The Supreme Court in K. Narasimhiah's case, supra, has observed:
' 'Giving' or anything as ordinal understood in the English language is not complete unless it has reached the hands of the person to whom it has to be given. In the eye of law however 'giving' is complete in many matters where it has been offered to a person but not accepted by him. Tendering of a notice is in law therefore giving of a notice even though the person to whom it is tendered refuses to accept it. We can find however no authority or principle for the proposition that as soon as the person with a legal duty to give the notice despatches the notice to the address of the person to whom it has to be given, the giving is complete'.

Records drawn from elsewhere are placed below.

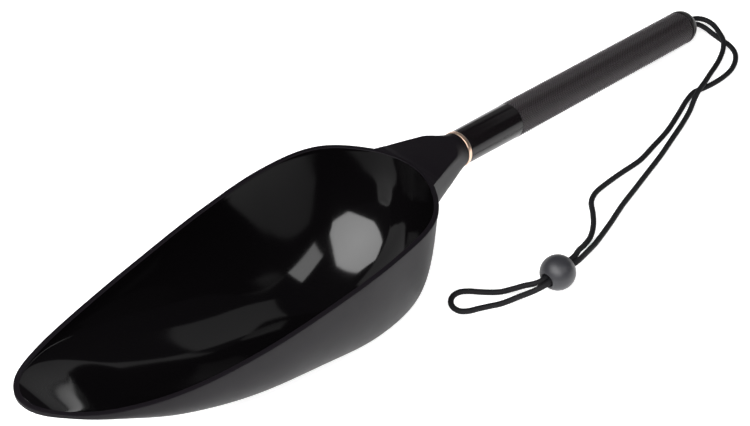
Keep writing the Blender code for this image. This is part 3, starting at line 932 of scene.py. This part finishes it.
@dataclass
class Handle:
    """The knurled tube with its front plug and its domed butt cap."""

    radius: float = NECK_RADIUS
    bore: float = 10.5 * MM
    front: float = RING_HALF + GAP  # start of the tube, behind the collar ring
    grip_start: float = 54.5 * MM
    taper_radius: float = 12.4 * MM  # where the plain front has widened to meet the grip
    grip_end: float = 258.0 * MM
    tube_end: float = 259.0 * MM
    groove_radius: float = 12.10 * MM
    knurl_height: float = 0.80 * MM
    knurl_around: int = 38      # diamonds round the tube, about 2 mm each
    knurl_pitch: float = 2.05 * MM
    cap_radius: float = 12.7 * MM
    spigot: float = 10.15 * MM
    plug_end: float = 24.0 * MM
    spigot_start: float = 247.0 * MM
    cord_hole: float = 4.7 * MM
    butt_end: float = 268.5 * MM
    edge: float = 0.4 * MM      # rounding of turned edges
    sides: int = 128

    def tube(self) -> bpy.types.Object:
        """Turn the tube with a shallow recess where the knurling is rolled."""
        recess = self.groove_radius - 0.25 * MM
        edge, end_edge = self.edge, 0.3 * MM
        outline = [(self.bore, self.front), (self.radius - edge, self.front)]
        outline += arc((self.radius - edge, self.front + edge), (edge, edge), -90, 0, 5)
        outline += [(self.taper_radius, self.grip_start - edge), (recess, self.grip_start),
                    (recess, self.grip_end), (self.groove_radius, self.grip_end + 0.2 * MM)]
        outline += arc((self.groove_radius - end_edge, self.tube_end - end_edge),
                       (end_edge, end_edge), 0, 90, 4)
        outline += [(self.bore, self.tube_end)]
        return turned("handle_tube_body", outline, self.sides)

    def knurling(self) -> bpy.types.Object:
        """Roll the diamonds: poke a sleeve's squares, dissolve their edges, raise each diamond."""
        lap = 0.15 * MM
        start, end = self.grip_start - lap, self.grip_end + lap
        rows = round((end - start) / self.knurl_pitch)
        turn = np.linspace(0.0, 2 * math.pi, self.knurl_around + 1)[None, :]
        height = np.linspace(start, end, rows + 1)[:, None]
        sheet = np.broadcast_arrays(self.groove_radius * np.cos(turn),
                                    self.groove_radius * np.sin(turn), height)
        piece = laid_grid("grip_knurling", np.stack(sheet, axis=2))
        sew(piece)
        with editing(piece) as builder:
            corners = {vertex.index for vertex in builder.verts}
            bpy.ops.mesh.select_all(action="SELECT")
            bpy.ops.mesh.poke(offset=0.0)
            builder = bmesh.from_edit_mesh(piece.data)
            bpy.ops.mesh.select_all(action="DESELECT")
            bpy.ops.mesh.select_mode(type="EDGE")
            pick(builder, piece, [edge for edge in builder.edges if not edge.is_boundary
                                  and all(vertex.index in corners for vertex in edge.verts)])
            bpy.ops.mesh.dissolve_edges(use_verts=False)
        self.true_up(piece)
        with editing(piece) as builder:
            pick(builder, piece, [face for face in builder.faces if len(face.verts) == 4])
            bpy.ops.mesh.poke(offset=self.knurl_height)
        self.close_sleeve(piece)
        return piece

    def true_up(self, piece: bpy.types.Object) -> None:
        """Bring every groove crossing out to the groove's radius."""
        for vertex in piece.data.vertices:
            share = self.groove_radius / math.hypot(vertex.co.x, vertex.co.y)
            vertex.co.x *= share
            vertex.co.y *= share

    def close_sleeve(self, piece: bpy.types.Object) -> None:
        """Close the knurled sheet into a ring: draw its ends inwards and bridge them."""
        with editing(piece, "EDGE") as builder:
            pick(builder, piece, [edge for edge in builder.edges if edge.is_boundary])
            bpy.ops.mesh.extrude_region_move()
            shrink = (self.bore + 1.2 * MM) / self.groove_radius
            bpy.ops.transform.resize(value=(shrink, shrink, 1.0))
            bpy.ops.mesh.bridge_edge_loops()
        sew(piece)

    def plug(self) -> bpy.types.Object:
        """Turn the plug that carries the stud in the tube's front end."""
        return turned("stud_plug", sleeve(STUD_HOLE, self.spigot, self.front + GAP, self.plug_end,
                                          self.edge), 96)

    def cap(self) -> bpy.types.Object:
        """Turn the butt cap: spigot, short skirt, dome and a rounded mouth for the cord."""
        shoulder = self.tube_end + GAP
        dome_start = shoulder + 0.5 * MM
        edge, skirt_edge, mouth = self.edge, 0.25 * MM, 0.9 * MM
        outline = [(self.cord_hole, self.spigot_start + edge),
                   (self.cord_hole + edge, self.spigot_start),
                   (self.spigot - edge, self.spigot_start),
                   (self.spigot, self.spigot_start + edge), (self.spigot, shoulder)]
        outline += arc((self.cap_radius - skirt_edge, shoulder + skirt_edge),
                       (skirt_edge, skirt_edge), -90, 0, 4)
        outline += arc((self.cord_hole + mouth, dome_start),
                       (self.cap_radius - self.cord_hole - mouth, self.butt_end - dome_start),
                       0, 90, 24)
        outline += arc((self.cord_hole + mouth, self.butt_end - mouth), (mouth, mouth), 100, 180, 6)
        return turned("butt_cap_dome", outline, self.sides)

    def build(self, polished: AnodisedAluminium, knurled: AnodisedAluminium,
              capped: AnodisedAluminium, bare: TurnedMetal) -> None:
        """Build, place and dress the handle's pieces.

        Args:
            polished: Finish of the plain tube.
            knurled: Finish of the knurling.
            capped: Finish of the butt cap.
            bare: Finish of the plug.
        """
        for piece, finish, slot, node, crease in (
                (self.tube(), polished, Slot.TUBE, "handle_tube", 25.0),
                (self.knurling(), knurled, Slot.TUBE, "handle_tube", 12.0),
                (self.plug(), bare, Slot.PLUG, "front_plug", 32.0),
                (self.cap(), capped, Slot.CAP, "butt_cap", 32.0)):
            settle(piece, HANDLE_FRAME)
            piece.data.materials.append(finish.build())
            smooth(piece, crease)
            hand_over(piece, Body.HANDLE, slot, node)


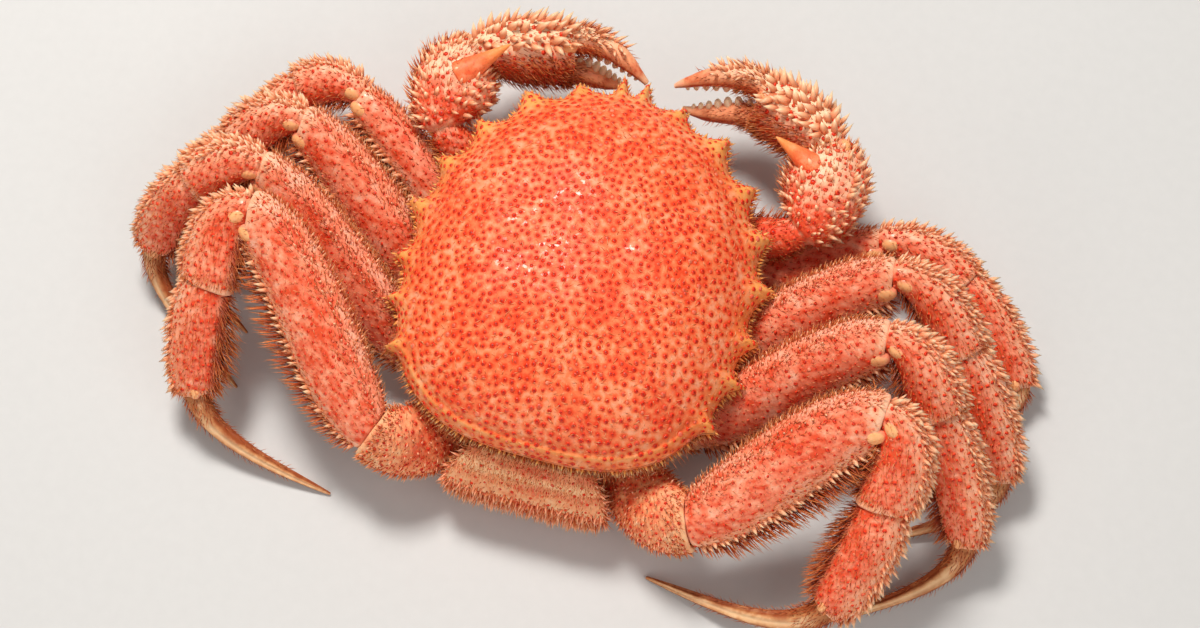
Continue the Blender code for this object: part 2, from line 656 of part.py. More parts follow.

8. As has been held by this Court in Chandrappa's case, supra, no inference of service of notice on the addressee muchless of any definite date of the service thereof could be drawn or presumed merely on the basis of the relevant 'certificate of posting'. The posting of a postal article on a particular date cannot and is not proof of the fact of its actual delivery to the addressee and of the particular date on which it was received by him even though the address given on that article is correct. Therefore, in the case on hand, I find, as rightly maintained by Mr. Ramachandra Reddy, that there being total lack of material on record disclosing the actual date of service of Ex. P. 3 demand notice on the accused, the cause of action in respect of said cheque transaction between the parties had not yet arisen and it was not available to the complainant to maintain his complaint before the learned Magistrate alleging commission of offence under Section 138 of the Act by the accused, and in that view of the legal position, the learned Magistrate had no jurisdiction to entertain the complaint and proceed to take cognizance of the alleged offence for the purpose of trial of the accused. Therefore, the criminal proceeding against the petitioner in the said C.C. No. 16209 of 1995 on the file of the learned Magistrate is liable to be quashed.
9. Hence, the petition is allowed. The prosecution of the petitioner-accused in C.C. No. 16209 of 1995 and the proceeding therein against him is quashed.